In May 2021, Transparency International took stock of whether countries across the EU have ensured public access to their beneficial ownership registers. We found that delays and accessibility barriers undermined EU’s progress in ending kleptocratic abuse of anonymous companies.
In the immediate run, member states also have a significant role to play. While respecting the court decision, they should look for interim solutions to ensure these groups with legitimate interest, as recognised by the court, can continue to access beneficial ownership information, rather than simply shutting down access. In addition, member states should consider opening up data on the beneficial owners of companies that have a relationship with the state (through public contracts or concessions, for example).

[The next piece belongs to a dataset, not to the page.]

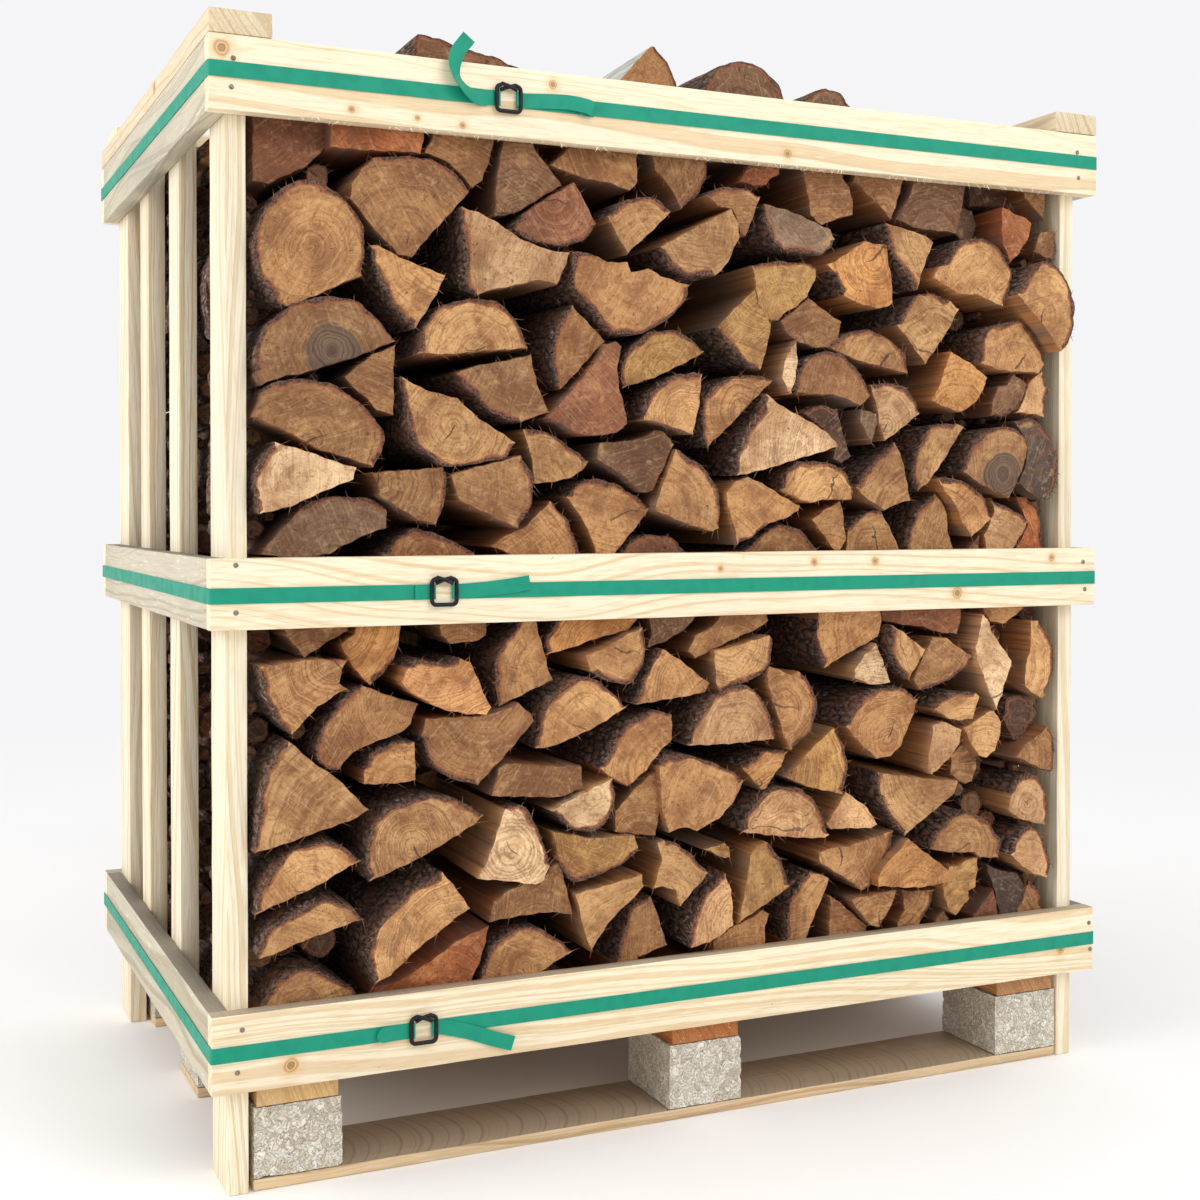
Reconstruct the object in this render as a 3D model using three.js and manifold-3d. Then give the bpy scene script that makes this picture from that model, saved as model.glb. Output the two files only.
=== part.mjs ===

While not ideal, as it leaves important loopholes and creates unnecessary parallel government structures, this interim measure would allow access to important information and would be aligned with the decision, because it emphasised that the principle of transparency justifies an interference with the fundamental rights.
It is not the time for twiddling thumbs. EU co-legislators and member states need to demonstrate their commitment to transparency, to a clean business environment and to the fight against corruption and money laundering – and they need to do it now.